-- start of Extracted entries --

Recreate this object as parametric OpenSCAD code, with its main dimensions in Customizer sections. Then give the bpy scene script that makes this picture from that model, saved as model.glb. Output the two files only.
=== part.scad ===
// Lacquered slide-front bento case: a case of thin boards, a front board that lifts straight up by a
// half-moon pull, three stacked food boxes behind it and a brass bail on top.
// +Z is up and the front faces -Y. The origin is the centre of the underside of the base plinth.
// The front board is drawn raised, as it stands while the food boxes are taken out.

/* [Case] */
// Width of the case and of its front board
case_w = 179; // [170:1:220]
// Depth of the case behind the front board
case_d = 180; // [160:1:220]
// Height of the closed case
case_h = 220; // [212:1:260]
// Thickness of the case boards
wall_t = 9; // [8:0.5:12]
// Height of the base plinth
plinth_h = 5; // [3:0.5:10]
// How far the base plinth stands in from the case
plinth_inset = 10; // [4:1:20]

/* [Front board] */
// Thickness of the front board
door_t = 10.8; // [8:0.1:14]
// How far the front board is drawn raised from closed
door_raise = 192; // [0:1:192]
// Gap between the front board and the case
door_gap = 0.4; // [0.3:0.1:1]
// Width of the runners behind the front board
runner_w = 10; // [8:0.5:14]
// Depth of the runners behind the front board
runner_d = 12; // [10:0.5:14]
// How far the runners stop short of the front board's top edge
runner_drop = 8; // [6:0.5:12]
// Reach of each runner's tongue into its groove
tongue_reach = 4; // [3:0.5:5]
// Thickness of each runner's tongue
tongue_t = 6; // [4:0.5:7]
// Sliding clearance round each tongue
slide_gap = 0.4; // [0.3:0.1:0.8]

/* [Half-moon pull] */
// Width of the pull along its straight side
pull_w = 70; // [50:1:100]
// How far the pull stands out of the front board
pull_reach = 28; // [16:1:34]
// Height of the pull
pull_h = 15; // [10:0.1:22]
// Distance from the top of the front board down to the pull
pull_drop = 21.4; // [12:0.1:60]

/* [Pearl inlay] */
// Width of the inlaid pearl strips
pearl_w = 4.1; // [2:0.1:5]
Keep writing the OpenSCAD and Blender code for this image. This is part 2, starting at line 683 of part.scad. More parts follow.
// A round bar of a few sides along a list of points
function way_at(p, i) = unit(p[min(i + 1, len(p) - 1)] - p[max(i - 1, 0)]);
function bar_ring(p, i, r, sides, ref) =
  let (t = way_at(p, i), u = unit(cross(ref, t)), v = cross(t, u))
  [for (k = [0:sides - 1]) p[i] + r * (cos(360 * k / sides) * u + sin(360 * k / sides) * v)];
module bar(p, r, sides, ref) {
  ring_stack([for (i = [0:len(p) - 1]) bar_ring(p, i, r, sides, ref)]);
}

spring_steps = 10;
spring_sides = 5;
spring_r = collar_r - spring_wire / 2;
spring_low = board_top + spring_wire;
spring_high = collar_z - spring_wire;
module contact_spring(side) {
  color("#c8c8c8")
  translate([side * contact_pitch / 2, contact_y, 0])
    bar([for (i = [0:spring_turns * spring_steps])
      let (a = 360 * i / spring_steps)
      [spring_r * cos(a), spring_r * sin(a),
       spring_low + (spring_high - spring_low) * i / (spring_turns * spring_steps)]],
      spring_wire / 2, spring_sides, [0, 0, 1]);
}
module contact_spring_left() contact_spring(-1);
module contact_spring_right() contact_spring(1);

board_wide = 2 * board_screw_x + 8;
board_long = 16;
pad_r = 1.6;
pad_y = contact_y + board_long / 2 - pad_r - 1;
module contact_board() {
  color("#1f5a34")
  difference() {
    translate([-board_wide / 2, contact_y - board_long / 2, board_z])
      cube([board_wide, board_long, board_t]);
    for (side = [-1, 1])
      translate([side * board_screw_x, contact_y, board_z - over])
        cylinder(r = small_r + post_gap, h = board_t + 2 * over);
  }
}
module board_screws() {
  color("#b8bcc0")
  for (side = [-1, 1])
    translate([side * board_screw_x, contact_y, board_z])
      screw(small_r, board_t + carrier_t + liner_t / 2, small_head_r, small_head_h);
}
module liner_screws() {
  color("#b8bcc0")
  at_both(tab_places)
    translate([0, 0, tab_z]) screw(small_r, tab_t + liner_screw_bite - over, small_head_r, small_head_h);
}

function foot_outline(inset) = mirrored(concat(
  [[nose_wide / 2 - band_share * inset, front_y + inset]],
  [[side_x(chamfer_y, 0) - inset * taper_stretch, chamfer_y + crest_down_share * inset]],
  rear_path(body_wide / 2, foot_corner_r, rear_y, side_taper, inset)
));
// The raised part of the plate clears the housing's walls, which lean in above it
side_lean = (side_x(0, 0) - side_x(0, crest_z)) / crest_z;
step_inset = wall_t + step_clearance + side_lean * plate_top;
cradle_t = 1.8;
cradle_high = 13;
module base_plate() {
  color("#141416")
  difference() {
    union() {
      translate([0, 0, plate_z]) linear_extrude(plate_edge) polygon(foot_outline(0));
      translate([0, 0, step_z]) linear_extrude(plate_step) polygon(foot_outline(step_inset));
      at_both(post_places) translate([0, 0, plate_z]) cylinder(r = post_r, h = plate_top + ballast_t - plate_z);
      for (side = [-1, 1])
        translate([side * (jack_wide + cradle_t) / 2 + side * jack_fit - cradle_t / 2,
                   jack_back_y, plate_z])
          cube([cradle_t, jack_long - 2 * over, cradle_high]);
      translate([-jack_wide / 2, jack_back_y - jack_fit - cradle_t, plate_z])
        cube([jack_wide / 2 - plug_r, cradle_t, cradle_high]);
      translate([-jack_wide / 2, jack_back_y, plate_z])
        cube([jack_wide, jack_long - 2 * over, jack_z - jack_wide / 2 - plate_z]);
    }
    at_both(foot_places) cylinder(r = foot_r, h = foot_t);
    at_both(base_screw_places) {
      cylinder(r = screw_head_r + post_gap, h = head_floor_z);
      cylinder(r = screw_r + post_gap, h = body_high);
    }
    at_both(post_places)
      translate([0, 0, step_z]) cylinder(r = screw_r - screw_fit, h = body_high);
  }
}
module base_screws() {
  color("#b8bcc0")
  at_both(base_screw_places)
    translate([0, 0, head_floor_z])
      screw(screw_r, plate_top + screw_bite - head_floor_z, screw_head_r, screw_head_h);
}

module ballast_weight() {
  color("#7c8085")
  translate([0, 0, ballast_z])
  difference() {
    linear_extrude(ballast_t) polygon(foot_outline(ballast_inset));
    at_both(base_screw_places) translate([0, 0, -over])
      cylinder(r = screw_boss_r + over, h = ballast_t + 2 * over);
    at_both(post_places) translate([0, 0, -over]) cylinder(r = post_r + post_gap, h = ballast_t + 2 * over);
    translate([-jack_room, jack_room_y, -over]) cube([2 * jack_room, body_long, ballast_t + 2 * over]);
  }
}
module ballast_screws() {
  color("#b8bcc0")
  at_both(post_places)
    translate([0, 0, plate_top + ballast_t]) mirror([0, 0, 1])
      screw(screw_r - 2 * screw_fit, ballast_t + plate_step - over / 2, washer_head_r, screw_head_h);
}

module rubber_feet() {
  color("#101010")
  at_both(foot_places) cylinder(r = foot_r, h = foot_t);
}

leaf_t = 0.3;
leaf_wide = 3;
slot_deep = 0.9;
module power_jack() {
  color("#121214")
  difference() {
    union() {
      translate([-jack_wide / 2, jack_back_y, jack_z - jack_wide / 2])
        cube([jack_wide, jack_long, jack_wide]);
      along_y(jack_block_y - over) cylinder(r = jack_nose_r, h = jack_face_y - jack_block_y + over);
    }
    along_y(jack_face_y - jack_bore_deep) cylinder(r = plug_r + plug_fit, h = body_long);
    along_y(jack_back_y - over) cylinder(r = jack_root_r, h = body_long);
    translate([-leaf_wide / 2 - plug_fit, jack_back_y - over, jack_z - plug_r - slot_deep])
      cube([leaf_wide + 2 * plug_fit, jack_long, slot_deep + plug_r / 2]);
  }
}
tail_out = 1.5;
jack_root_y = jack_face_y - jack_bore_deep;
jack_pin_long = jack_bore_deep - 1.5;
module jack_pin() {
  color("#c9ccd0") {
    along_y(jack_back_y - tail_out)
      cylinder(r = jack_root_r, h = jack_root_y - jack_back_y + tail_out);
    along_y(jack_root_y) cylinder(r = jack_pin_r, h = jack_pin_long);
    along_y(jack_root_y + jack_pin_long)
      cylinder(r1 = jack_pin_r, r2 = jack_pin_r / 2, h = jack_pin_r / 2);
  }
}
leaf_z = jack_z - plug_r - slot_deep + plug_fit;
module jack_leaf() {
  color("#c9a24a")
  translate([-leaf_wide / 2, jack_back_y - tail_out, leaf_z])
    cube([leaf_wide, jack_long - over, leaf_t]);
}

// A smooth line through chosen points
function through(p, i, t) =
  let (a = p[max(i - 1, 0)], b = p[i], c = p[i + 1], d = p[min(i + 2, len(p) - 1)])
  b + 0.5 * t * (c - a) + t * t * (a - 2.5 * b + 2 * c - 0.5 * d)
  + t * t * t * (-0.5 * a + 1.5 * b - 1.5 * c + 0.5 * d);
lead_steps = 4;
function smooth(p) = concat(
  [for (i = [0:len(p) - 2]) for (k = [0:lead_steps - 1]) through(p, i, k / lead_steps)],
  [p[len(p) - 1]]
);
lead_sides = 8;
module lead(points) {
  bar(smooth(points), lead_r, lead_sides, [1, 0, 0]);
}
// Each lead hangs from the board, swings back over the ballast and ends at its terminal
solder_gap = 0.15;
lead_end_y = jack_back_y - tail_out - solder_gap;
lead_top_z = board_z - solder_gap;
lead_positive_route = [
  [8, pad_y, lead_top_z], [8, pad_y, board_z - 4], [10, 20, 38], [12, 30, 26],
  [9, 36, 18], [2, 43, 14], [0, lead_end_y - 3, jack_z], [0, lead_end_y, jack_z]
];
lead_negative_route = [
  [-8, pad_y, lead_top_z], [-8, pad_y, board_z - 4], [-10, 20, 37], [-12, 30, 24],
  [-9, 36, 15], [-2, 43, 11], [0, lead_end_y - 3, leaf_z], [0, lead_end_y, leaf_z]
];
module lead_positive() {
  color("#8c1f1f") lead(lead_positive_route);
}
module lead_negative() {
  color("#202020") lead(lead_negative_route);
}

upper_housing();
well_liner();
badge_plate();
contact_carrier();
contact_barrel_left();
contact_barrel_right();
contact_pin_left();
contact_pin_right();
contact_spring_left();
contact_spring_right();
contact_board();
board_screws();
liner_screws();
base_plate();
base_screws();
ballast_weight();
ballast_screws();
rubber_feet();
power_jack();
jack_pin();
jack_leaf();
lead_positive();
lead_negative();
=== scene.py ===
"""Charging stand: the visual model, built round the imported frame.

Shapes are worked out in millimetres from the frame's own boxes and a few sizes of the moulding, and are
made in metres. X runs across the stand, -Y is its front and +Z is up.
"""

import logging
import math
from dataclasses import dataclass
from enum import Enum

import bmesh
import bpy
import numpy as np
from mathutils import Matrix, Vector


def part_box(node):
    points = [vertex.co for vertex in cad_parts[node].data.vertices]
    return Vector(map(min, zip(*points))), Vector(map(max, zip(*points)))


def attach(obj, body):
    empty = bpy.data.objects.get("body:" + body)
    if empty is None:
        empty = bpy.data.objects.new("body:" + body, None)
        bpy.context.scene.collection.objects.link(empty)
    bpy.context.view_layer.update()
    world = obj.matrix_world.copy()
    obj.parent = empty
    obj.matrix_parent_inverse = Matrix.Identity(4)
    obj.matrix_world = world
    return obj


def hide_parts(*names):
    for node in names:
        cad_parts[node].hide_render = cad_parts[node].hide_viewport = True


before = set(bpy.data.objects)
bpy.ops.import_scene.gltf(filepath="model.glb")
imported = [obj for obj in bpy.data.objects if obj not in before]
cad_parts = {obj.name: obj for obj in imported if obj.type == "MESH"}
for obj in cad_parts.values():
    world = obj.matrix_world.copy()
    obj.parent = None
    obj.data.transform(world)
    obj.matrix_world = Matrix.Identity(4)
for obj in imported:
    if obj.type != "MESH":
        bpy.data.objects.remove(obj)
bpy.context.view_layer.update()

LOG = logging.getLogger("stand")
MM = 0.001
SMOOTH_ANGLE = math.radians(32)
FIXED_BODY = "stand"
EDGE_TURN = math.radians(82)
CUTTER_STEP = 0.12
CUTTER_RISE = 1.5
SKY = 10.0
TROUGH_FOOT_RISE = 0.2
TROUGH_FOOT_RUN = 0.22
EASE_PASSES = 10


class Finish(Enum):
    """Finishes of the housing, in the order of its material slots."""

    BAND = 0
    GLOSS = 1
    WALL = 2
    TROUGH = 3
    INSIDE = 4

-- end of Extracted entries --

*Exercise instructions*
Reproduce, exactly as written, the stretch of lines whose first line is the one with "upper_housing();" and whose last line is the one with "imported = [obj".

*Result of this exercise*
upper_housing();
well_liner();
badge_plate();
contact_carrier();
contact_barrel_left();
contact_barrel_right();
contact_pin_left();
contact_pin_right();
contact_spring_left();
contact_spring_right();
contact_board();
board_screws();
liner_screws();
base_plate();
base_screws();
ballast_weight();
ballast_screws();
rubber_feet();
power_jack();
jack_pin();
jack_leaf();
lead_positive();
lead_negative();
=== scene.py ===
"""Charging stand: the visual model, built round the imported frame.

Shapes are worked out in millimetres from the frame's own boxes and a few sizes of the moulding, and are
made in metres. X runs across the stand, -Y is its front and +Z is up.
"""

import logging
import math
from dataclasses import dataclass
from enum import Enum

import bmesh
import bpy
import numpy as np
from mathutils import Matrix, Vector


def part_box(node):
    points = [vertex.co for vertex in cad_parts[node].data.vertices]
    return Vector(map(min, zip(*points))), Vector(map(max, zip(*points)))


def attach(obj, body):
    empty = bpy.data.objects.get("body:" + body)
    if empty is None:
        empty = bpy.data.objects.new("body:" + body, None)
        bpy.context.scene.collection.objects.link(empty)
    bpy.context.view_layer.update()
    world = obj.matrix_world.copy()
    obj.parent = empty
    obj.matrix_parent_inverse = Matrix.Identity(4)
    obj.matrix_world = world
    return obj


def hide_parts(*names):
    for node in names:
        cad_parts[node].hide_render = cad_parts[node].hide_viewport = True


before = set(bpy.data.objects)
bpy.ops.import_scene.gltf(filepath="model.glb")
imported = [obj for obj in bpy.data.objects if obj not in before]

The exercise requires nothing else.